The last known case resulting from the bulb craze was heard in Haarlem on January 24, 1639. A grower named Bruyn den Dubbleden demanded 2,100 guilders from his customer Jan Korver, of Alkmaar, payment for a pound of Gheele Croonen at 800 guilders and two pounds of Switsers worth 1,300. No verdict is recorded. Presumably this means that den Dubbleden, like other growers, was compelled to settle at 3.5 percent, and that a contract that had been worth seven years’ wages to a Haarlem artisan only a couple of years earlier was canceled for a payment of 73 guilders 10 stuivers.
Even now a tiny minority of cases remained unsettled for reasons that have been lost to history. The hapless artist Jan van Goyen was one of the unfortunate few who continued to suffer for dabbling in the bulb trade. For the rest of his life burgomaster van Ravensteyn pursued his former customer relentlessly for the whole of the money he was owed. Van Goyen handed over one of the pictures he had promised, but he had invested almost all his available capital in tulips, and with the crash in prices he no longer had any prospect of repaying his debts. Having produced little art in the three years he had devoted to speculating in the property and bulb markets, the painter was forced to return to his easel to feed his family.

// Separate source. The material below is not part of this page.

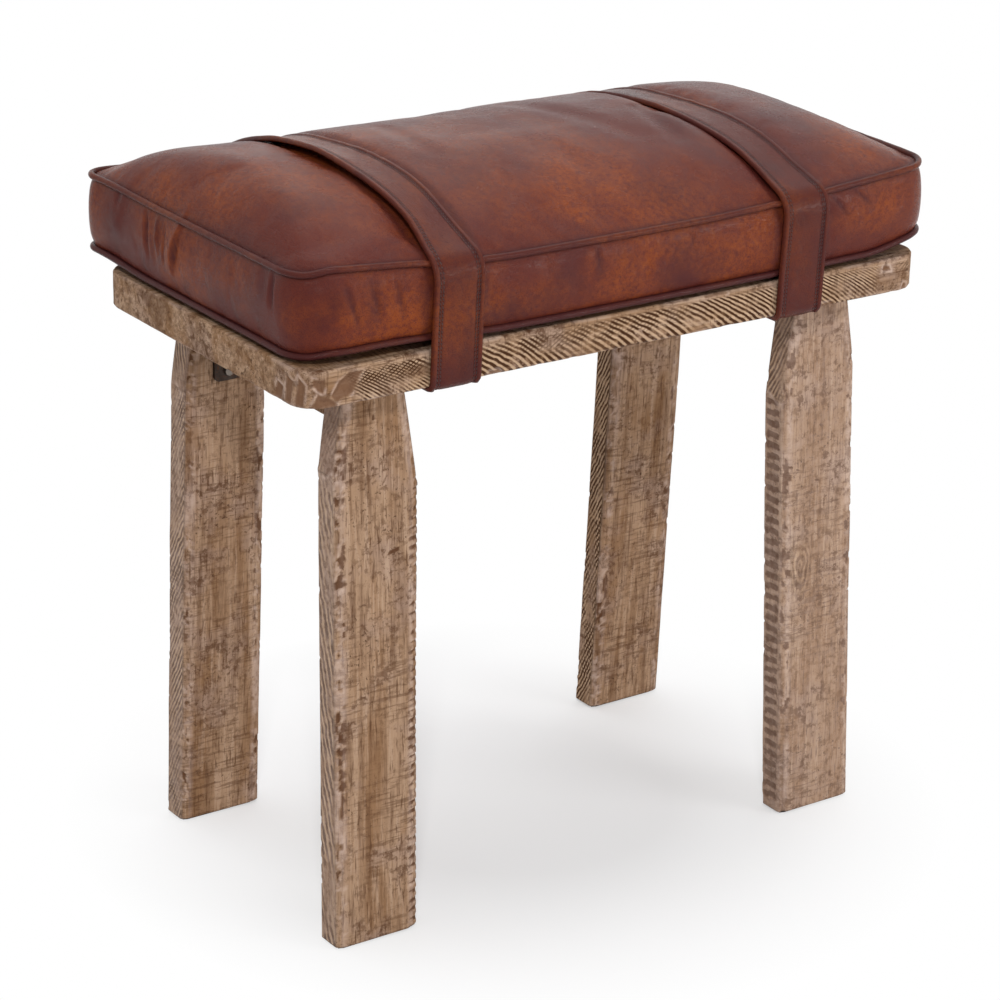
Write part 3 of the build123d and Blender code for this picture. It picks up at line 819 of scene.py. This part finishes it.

The simple pressure of earning a living for his family made it impossible for van Goyen to pay off all his debts to van Ravensteyn, and when the burgomaster died in 1641, he still had not received most of his money. Even then the artist received no respite; van Raven-steyn’s heirs continued to demand payment. The pressure on van Goyen proved so unremitting that his precarious finances collapsed into disorder, and he was forced to organize public auctions of his work on at least two occasions when he needed money in a hurry.
Jan van Goyen lived on until 1656, two decades after the collapse of the bulb craze that had ruined him, and he was still insolvent when he died. He left a substantial body of brilliant landscapes, many of which would probably never have been painted had he made his fortune in the tulip trade, and a debt that still totaled 897 guilders.
He was the last known victim of the tulip mania.